6. Can you describe the vibe at your live shows? Also, what do you enjoy most about a venue when you do a show?
"Most importantly, a universal sense of acceptance. It’s important to us to maintain a welcoming and safe environment that provides everyone the righteousness and freedom to be themselves without any consequence. From there, party on. Jump out of your shoes, start a pit, bob your head, drink Diet Pepsi, stand still, whatever floats your boat — no rules. Just do you, be respectful/considerate to those around you, and we’ll all have some fun." 7. What is one thing that you want the public to know about your music?
"That we care and that we do this for the right reasons. I feel it’s safe to say that we are both students of the game, of the craft. We appreciate artistry as a whole — we respect the creative process and understand how fragile it is. We like to make art because we like to consume art. So, to even have a chance to genuinely express ourselves and have folks be willing to consume/relate to our art, is all you can really ask for. And we do not take that for granted.
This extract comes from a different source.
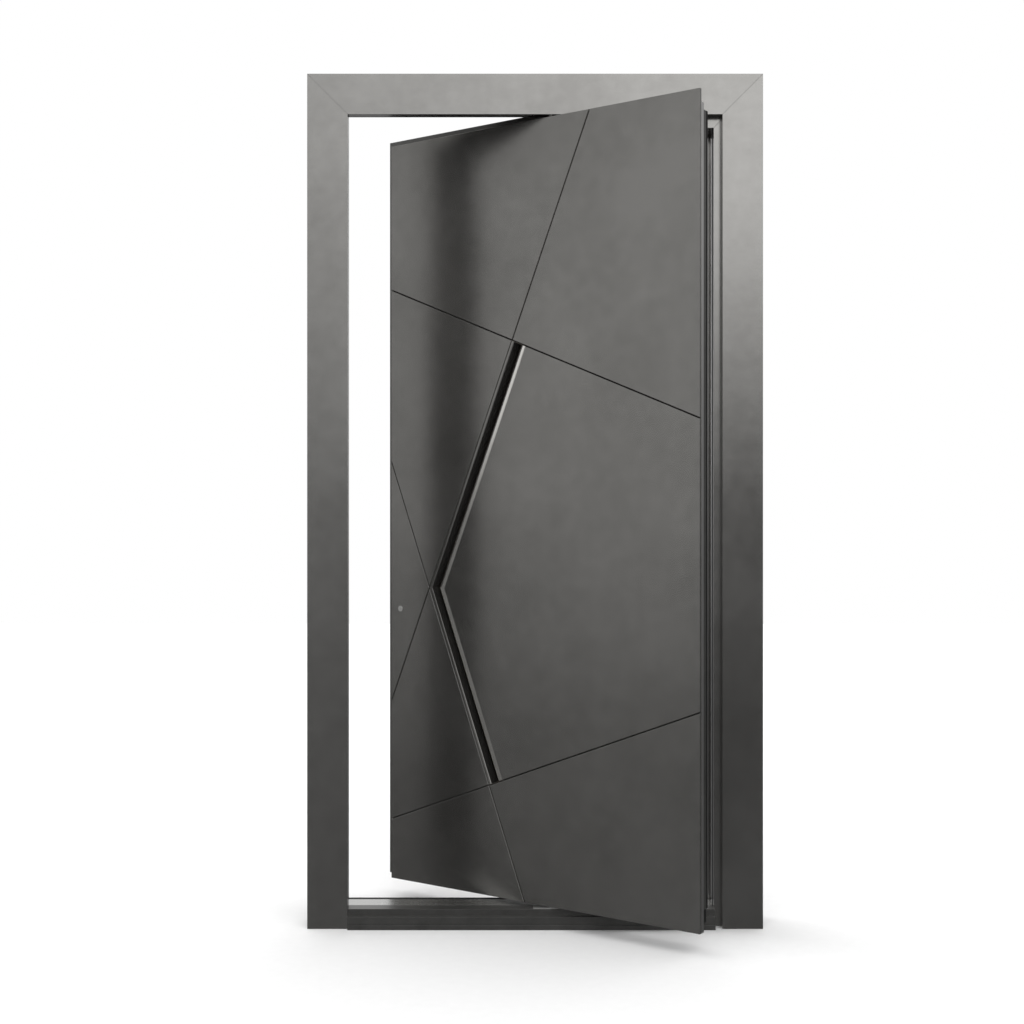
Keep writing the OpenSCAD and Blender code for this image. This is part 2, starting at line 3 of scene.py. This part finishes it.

Special thank you to everyone who has been supportive thus far."
8. What’s next for you?
"We have another single planned for October before SUP drops on October 22. We’ll be playing a record release show at home in beautiful Buffalo, NY with some awesome bands that are soon-to-be announced. Then we are lucky enough to head out on a pretty much sold out full US tour with Hot Mulligan, Prince Daddy and The Hyena, and Sincere Engineer this Nov/Dec. For obvious reasons, we’re really excited for that. Amongst all of that, we’ll keep trying to make some hits and make everyone proud who’s been willing to believe in us. Thank you for having me and Godspeed. SUP for life."